— Work to be completed —
Quote only the lines from the top of the listing below down to and including the line with "return [box(middle - half, middle".

— Collected material —

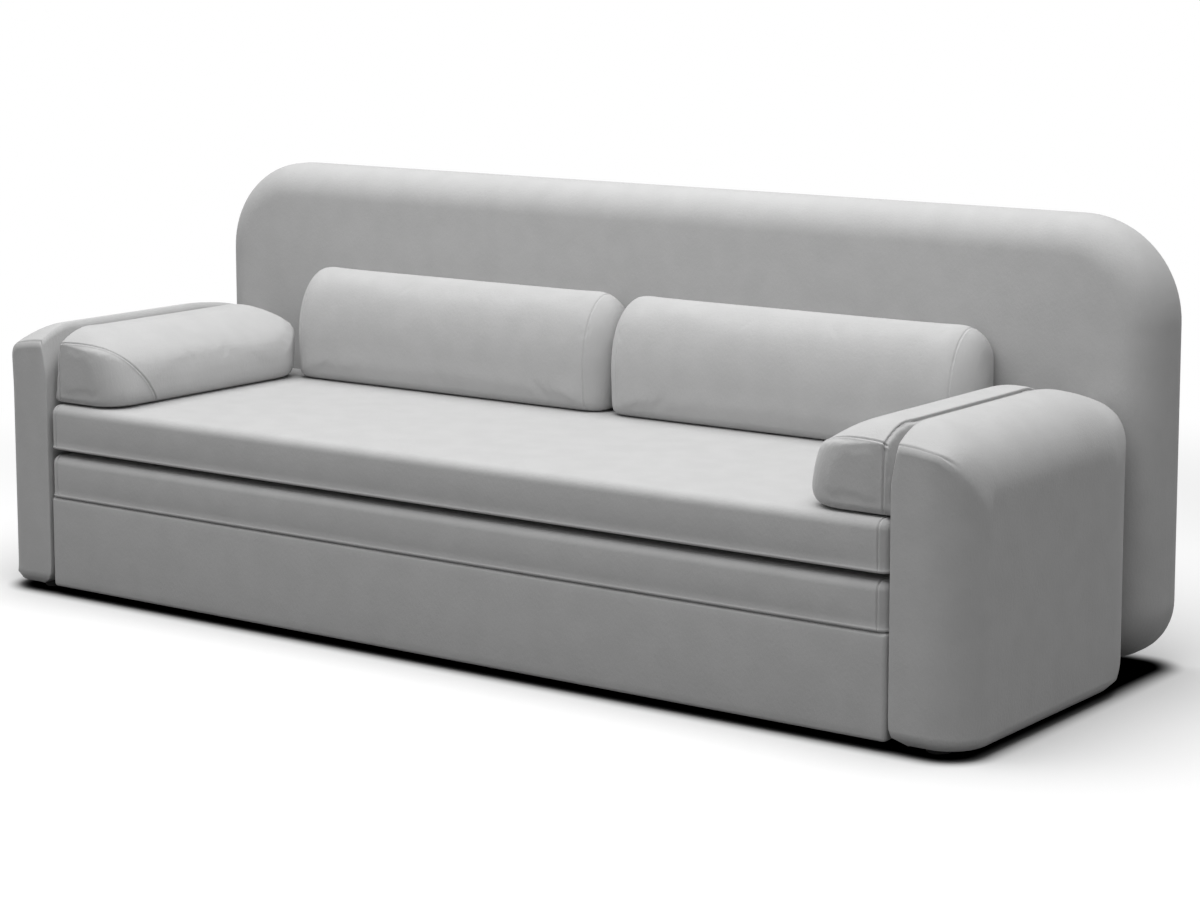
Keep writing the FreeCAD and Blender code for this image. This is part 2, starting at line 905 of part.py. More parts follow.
def bed_mid_beam():
    y0 = bed_middle - mid_beam_width / 2
    y1 = bed_middle + mid_beam_width / 2
    return with_bed_holes(box(-bed_inner, bed_inner, y0, y1, beam_bottom, bed_frame_top))


def bed_slats():
    half = bed_slat_width / 2
    holes = bed_screws_and_holes(countersunk_hole)
    ends = (bed_frame_front, bed_frame_rear, bed_frame_top, mattress_bottom)
    return [box(middle - half, middle + half, *ends).cut(holes) for middle in slat_middles()]


def castor_screws():
    seat_height = bed_bottom - fork_plate_thickness
    offsets = (-fork_screw_offset, fork_screw_offset)
    return [
        (Vector(place.x + across, place.y + along, seat_height), ALONG_Z)
        for place in castor_places().values()
        for across in offsets
        for along in offsets
    ]


def castor_screw_holes():
    return [pan_hole(*screw, screw_length) for screw in castor_screws()]


def castor_bearers():
    y0 = bed_frame_front
    y1 = bed_frame_rear - bed_board
    half = bearer_width / 2
    holes = castor_screw_holes()
    return [
        with_bed_holes(box(x - half, x + half, y0, y1, bed_bottom, bearer_top).cut(holes))
        for x in castor_columns().values()
    ]


def axle_at(place, extra_radius=0.0):
    half = wheel_width / 2 + fork_gap + fork_wall
    return rod(place - ALONG_X * half, ALONG_X, axle_radius + extra_radius, 2 * half)


def castor_fork(place):
    top = bed_bottom - fork_plate_thickness
    half_plate = fork_plate / 2
    plate = box(
        place.x - half_plate,
        place.x + half_plate,
        place.y - half_plate,
        place.y + half_plate,
        top,
        bed_bottom,
    )
    half = fork_width / 2
    corners = [
        (place.y - half, place.z - half),
        (place.y + half, place.z - half),
        (place.y + half, top),
        (place.y - half, top),
    ]
    radii = [fork_foot_radius, fork_foot_radius, 0, 0]
    reach = wheel_width / 2 + fork_gap
    starts = (place.x - reach - fork_wall, place.x + reach)
    cheeks = [side_plate(corners, radii, x0, x0 + fork_wall) for x0 in starts]
    return plate.fuse(cheeks).removeSplitter().cut([axle_at(place)] + castor_screw_holes())


def rolling_wheel(place, radius, width, edge_radius, bore_radius):
    """A wheel that lies across X, with rounded tread edges and a bore."""
    start = place - ALONG_X * (width / 2)
    wheel = rod(start, ALONG_X, radius, width)
    rims = [edge for edge in wheel.Edges if edge.BoundBox.XLength < FLAT]
    return wheel.makeFillet(edge_radius, rims).cut(rod(start, ALONG_X, bore_radius, width))


def castor_wheel(place):
    bore_radius = axle_radius + running_fit
    wheel = rolling_wheel(place, wheel_radius, wheel_width, wheel_edge_radius, bore_radius)
    recess_starts = (-wheel_width / 2, wheel_width / 2 - wheel_recess)
    recesses = [
        sleeve(place + ALONG_X * x, ALONG_X, wheel_rim_radius, wheel_hub_radius, wheel_recess)
        for x in recess_starts
    ]
    return wheel.cut(recesses)


def guide_roller():
    bore_radius = roller_pin_radius + running_fit
    return rolling_wheel(roller_middle, roller_radius, roller_width, roller_edge_radius, bore_radius)


def roller_bracket_screws():
    """Screws of the right bracket, one above and one below its middle, behind the side board."""
    x = bed_side + bracket_thickness
    y = roller_middle.y - bracket_size / 2
    offset = bracket_size / 2 - bracket_edge
    return [(Vector(x, y, roller_middle.z + side * offset), -ALONG_X) for side in (-1, 1)]


def roller_bracket_holes():
    return [pan_hole(*screw, screw_length) for screw in roller_bracket_screws()]


def roller_bracket():
    """A plate on the bed's side board with the pin that the guide roller turns on."""
    y1 = roller_middle.y + bracket_edge
    plate = box(
        bed_side,
        bed_side + bracket_thickness,
        y1 - bracket_size,
        y1,
        roller_middle.z - bracket_size / 2,
        roller_middle.z + bracket_size / 2,
    )
    start = Vector(bed_side, roller_middle.y, roller_middle.z)
    length = roller_middle.x + roller_width / 2 - bed_side
    pin = rod(start, ALONG_X, roller_pin_radius, length)
    return plate.fuse(pin).removeSplitter().cut(roller_bracket_holes())


def rear_buffer():
    height = (bearer_top + bed_frame_top) / 2
    start = Vector(bed_side - buffer_inset, bed_frame_rear, height)
    return rod(start, ALONG_Y, buffer_radius, bed_rear_gap - buffer_gap)


def bed_mattress():
    rear = back_front - mattress_rear_gap
    return flat_cushion(
        front, rear, mattress_bottom, mattress_top, mattress_edge_radius, mattress_crown
    )


def back_bolster_section(x, distance):
    """One section of the right back bolster, at a distance from its nearer end."""
    front_side = back_front - bolster_gap - back_bolster_depth
    front_side += round_inset(distance, bolster_front_round)
    rear = back_front - bolster_gap - round_inset(distance, bolster_rear_round)
    bottom = seat_top + rest_gap + round_inset(distance, bolster_bottom_round)
    top = seat_top + rest_gap + back_bolster_height - round_inset(distance, bolster_top_round)
    across = (rear - front_side) / back_bolster_depth
    upward = (top - bottom) / back_bolster_height

    def point(inset, height):
        return Vector(x, front_side + inset * across, bottom + height * upward)

    depth = back_bolster_depth
    heel = bolster_heel_radius
    toe = bolster_toe_inset
    front_low = point(toe, bolster_foot_radius)
    chest = point(bolster_chest_inset, bolster_chest_height)
    peak = point(bolster_peak_inset, back_bolster_height)
    rear_high = point(depth, bolster_rear_height)
    rear_low = point(depth, heel)
    bottom_rear = point(depth - heel, 0)
    bottom_front = point(toe + bolster_foot_radius, 0)
    return Part.Wire(
        [
            arc(front_low, point(0, bolster_belly_height), chest),
            arc(chest, point(bolster_brow_inset, bolster_brow_height), peak),
            arc(peak, point(bolster_nape_inset, bolster_nape_height), rear_high),
            line(rear_high, rear_low),
            corner_arc(rear_low, point(depth, 0), bottom_rear),
            line(bottom_rear, bottom_front),
            corner_arc(bottom_front, point(toe, 0), front_low),
        ]
    )


def back_bolster():
    """The right back bolster: a round-topped cushion with puffed ends that stands on the seat."""
    x0 = bolster_gap
    x1 = half_bed - back_bolster_end
    distances = [bolster_top_round * share for share in (0.0, 0.06, 0.22, 0.5, 1.0)]
    places = [(x0 + distance, distance) for distance in distances]
    places += [(x1 - distance, distance) for distance in reversed(distances)]
    return Part.makeLoft([back_bolster_section(*place) for place in places], True, True)


def arm_bolster_section(y, share):
    bottom = seat_top + rest_gap
    inner = arm_inner - arm_bolster_gap
    outer = inner - arm_bolster_width
    shoulder = (
        bottom + arm_bolster_side_height,
        blended(arm_bolster_side_radius, arm_bolster_end_side_radius, share),
        blended(arm_bolster_side_turn, arm_bolster_end_side_turn, share),
    )
    feet = (arm_bolster_foot_radius, arm_bolster_foot_radius)
    top = bottom + arm_bolster_height - arm_bolster_end_drop * share
    lean = (arm_bolster_lean, arm_bolster_lean_height)
    return padded_section(y, outer, inner, bottom, top, *lean, feet, shoulder)


def arm_bolster():
    """The right arm bolster: a padded wedge whose front turns in along a quarter circle."""
    y0 = front + arm_bolster_setback
    y1 = y0 + arm_bolster_length
    x1 = arm_inner - arm_bolster_gap
    x0 = x1 - arm_bolster_width
    padding = padded_form(y0, y1, arm_bolster_end_length, arm_bolster_section)
    plan = plan_plate(
        [(x0, y0), (x1, y0), (x1, y1), (x0, y1)],
        [arm_bolster_front_radius, 0, 0, arm_bolster_rear_radius],
        seat_top,
        seat_top + rest_gap + arm_bolster_height,
    )
    return padding.common(plan)


def write(name, solids):
    shape = solids[0] if len(solids) == 1 else Part.makeCompound(solids)
    shape.exportStep("parts/" + name + ".step")


def write_sides(name, solid):
    write(name + "_right", [solid])
    write(name + "_left", [mirrored(solid)])


def write_back_and_arms():
    write("back_upholstery", [back_upholstery()])
    write("back_front_board", [back_front_board()])
    write("back_rear_board", [back_rear_board()])
    write("back_rails", back_rails())
    write("back_posts", back_posts())
    write_sides("arm_upholstery", arm_upholstery())
    write_sides("arm_inner_board", arm_inner_board())
    write_sides("arm_outer_board", arm_outer_board())
    write("arm_end_boards", both_sides(arm_end_boards()))
    write("arm_rails", both_sides(arm_rails()))
    write("arm_bolts", both_sides(arm_bolts()))
    write("arm_bolt_spacers", both_sides(arm_bolt_spacers()))
    write("arm_bolt_nuts", both_sides(arm_bolt_nuts()))
    write("floor_glides", both_sides(floor_glides()))


def write_seat():
    write("seat_upholstery", [seat_upholstery()])
    write("seat_long_rails", seat_long_rails())
    write("seat_side_rails", both_sides([seat_side_rail()]))
    write("seat_cross_rails", seat_cross_rails())
    write("seat_slats", seat_slats())
    write("seat_slat_holders", seat_slat_holders())
    write_sides("seat_angle", seat_angle())
    screws = [countersunk_screw(*screw, screw_length) for screw in seat_angle_screws()]
    write("seat_angle_screws", both_sides(screws))
    write_sides("guide_rail", guide_rail())
    rail_screws = [pan_screw(*screw, screw_length) for screw in guide_rail_screws()]
    write("guide_rail_screws", both_sides(rail_screws))


def write_bed():
    write("bed_front_upholstery", [bed_front_upholstery()])
    write("bed_front_board", [bed_front_board()])
    write_sides("bed_side_board", bed_side_board())
    write("bed_rear_board", [bed_rear_board()])
    write("bed_ledger", [bed_ledger()])
    write("bed_mid_beam", [bed_mid_beam()])
    write("bed_slats", bed_slats())
    write("bed_screws", bed_screws_and_holes(countersunk_screw))
    write("bed_mattress", [bed_mattress()])
    write("rear_buffers", both_sides([rear_buffer()]))
    places = castor_places()
    write("castor_bearers", castor_bearers())
    write("castor_forks", [castor_fork(place) for place in places.values()])
    write("castor_axles", [axle_at(place) for place in places.values()])
    write("castor_screws", [pan_screw(*screw, screw_length) for screw in castor_screws()])
    for name, place in places.items():
        write("castor_wheel_" + name, [castor_wheel(place)])
    write("roller_brackets", both_sides([roller_bracket()]))
    bracket_screws = [pan_screw(*screw, screw_length) for screw in roller_bracket_screws()]
    write("roller_bracket_screws", both_sides(bracket_screws))
    write_sides("guide_roller", guide_roller())


def write_bolsters():
    write_sides("back_bolster", back_bolster())
    write_sides("arm_bolster", arm_bolster())


os.makedirs("parts", exist_ok=True)
write_back_and_arms()
write_seat()
write_bed()
write_bolsters()
print("The bed rolls out", round(bed_travel, 3), "mm")
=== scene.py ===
import math

import bmesh
import bpy
import numpy as np
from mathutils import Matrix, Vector


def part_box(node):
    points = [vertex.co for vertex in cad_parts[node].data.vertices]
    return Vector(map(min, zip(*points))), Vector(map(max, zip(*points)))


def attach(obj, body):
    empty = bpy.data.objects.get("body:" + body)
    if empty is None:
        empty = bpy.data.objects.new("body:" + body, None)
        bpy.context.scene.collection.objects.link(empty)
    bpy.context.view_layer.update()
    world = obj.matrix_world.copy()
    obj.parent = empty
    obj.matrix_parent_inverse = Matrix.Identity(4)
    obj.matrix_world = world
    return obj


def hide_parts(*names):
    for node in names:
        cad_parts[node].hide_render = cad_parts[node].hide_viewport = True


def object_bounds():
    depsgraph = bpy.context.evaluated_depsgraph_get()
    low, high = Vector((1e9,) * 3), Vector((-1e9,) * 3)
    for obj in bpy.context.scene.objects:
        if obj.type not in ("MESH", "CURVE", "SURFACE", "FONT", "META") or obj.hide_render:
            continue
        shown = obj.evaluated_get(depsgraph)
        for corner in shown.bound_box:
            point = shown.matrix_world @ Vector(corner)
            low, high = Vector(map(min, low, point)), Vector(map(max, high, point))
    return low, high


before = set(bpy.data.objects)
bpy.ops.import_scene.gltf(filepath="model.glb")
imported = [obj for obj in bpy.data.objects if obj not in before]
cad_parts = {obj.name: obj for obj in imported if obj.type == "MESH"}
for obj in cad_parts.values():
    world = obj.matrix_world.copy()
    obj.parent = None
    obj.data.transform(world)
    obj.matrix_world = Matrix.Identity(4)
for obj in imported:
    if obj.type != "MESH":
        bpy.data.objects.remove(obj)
cad_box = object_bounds()
scene = bpy.context.scene

# Lengths are in millimetres, and finished() brings each piece to metres
mm = 0.001
grid_step = 14.0
wide_step = 28.0
cut_snap = 0.02

ALONG_X = Vector((1, 0, 0))
ALONG_Y = Vector((0, 1, 0))
ALONG_Z = Vector((0, 0, 1))

# The sewn lines: distance across the line, and how far the cover stands out there
seam_profile = (
    (-7.0, 0.0),
    (-4.6, 0.25),
    (-3.0, 0.5),
    (-1.7, -0.4),
    (-0.8, -1.6),
    (0.0, -2.3),
    (0.8, -1.5),
    (1.8, 0.0),
    (3.2, 0.9),
    (4.8, 0.5),
    (7.0, 0.0),
)
edge_seam_profile = (
    (-8.0, 0.0),
    (-6.2, 0.4),
    (-4.8, -0.3),
    (-3.6, -2.0),
    (-2.4, -3.0),
    (-1.2, -1.6),
    (0.0, 0.8),
    (1.2, 1.5),
    (2.4, 1.2),
    (3.6, 0.6),
    (4.8, 0.2),
    (6.5, 0.0),
)
faint_seam_profile = (
    (-5.0, 0.0),
    (-2.8, 0.2),
    (-1.4, -0.2),
    (0.0, -1.1),
    (1.4, -0.1),
    (2.8, 0.4),
    (5.0, 0.0),
)
welt_profile = (
    (-4.0, 0.0),
    (-2.8, 0.5),
    (-1.4, 1.5),
    (0.0, 2.0),
    (1.4, 1.5),
    (2.8, 0.5),
    (4.0, 0.0),
)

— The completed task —
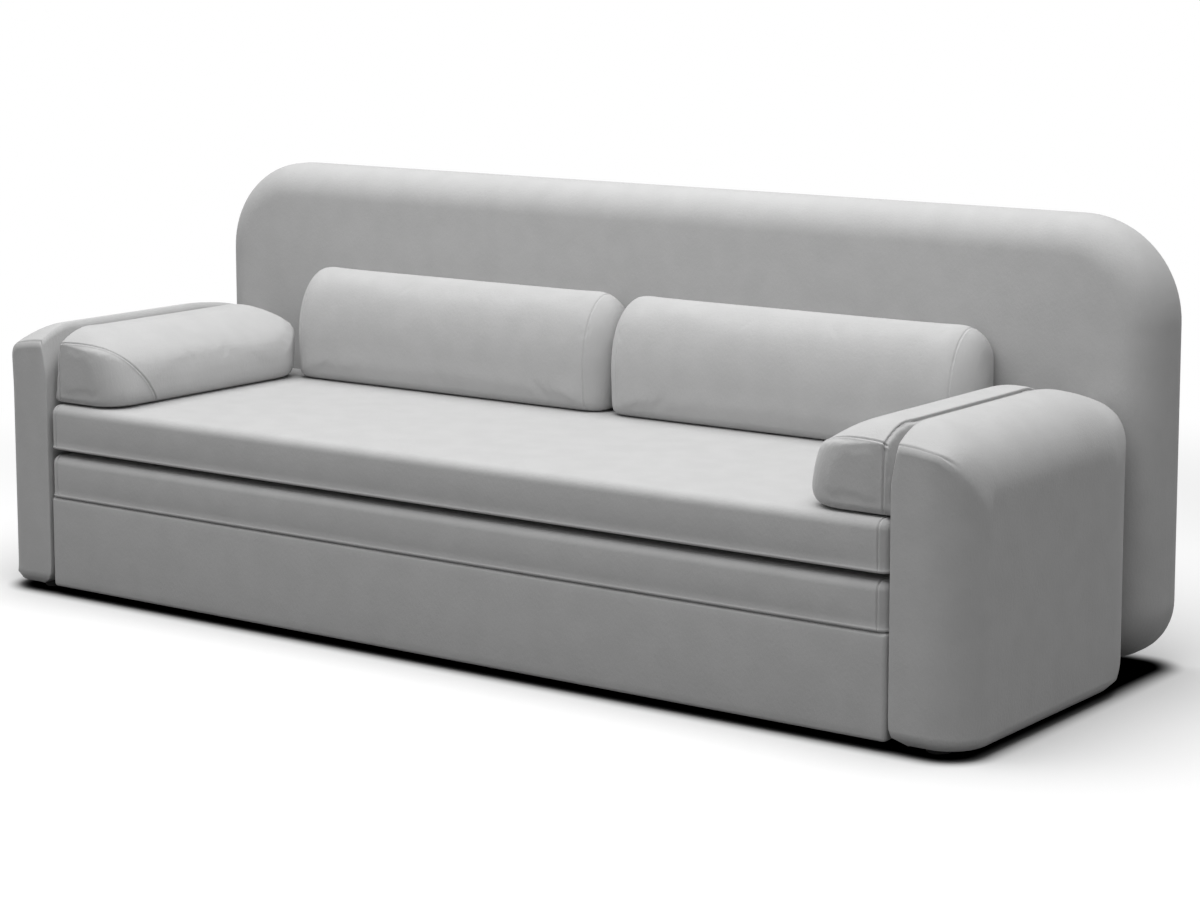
Keep writing the FreeCAD and Blender code for this image. This is part 2, starting at line 905 of part.py. More parts follow.
def bed_mid_beam():
    y0 = bed_middle - mid_beam_width / 2
    y1 = bed_middle + mid_beam_width / 2
    return with_bed_holes(box(-bed_inner, bed_inner, y0, y1, beam_bottom, bed_frame_top))


def bed_slats():
    half = bed_slat_width / 2
    holes = bed_screws_and_holes(countersunk_hole)
    ends = (bed_frame_front, bed_frame_rear, bed_frame_top, mattress_bottom)
    return [box(middle - half, middle + half, *ends).cut(holes) for middle in slat_middles()]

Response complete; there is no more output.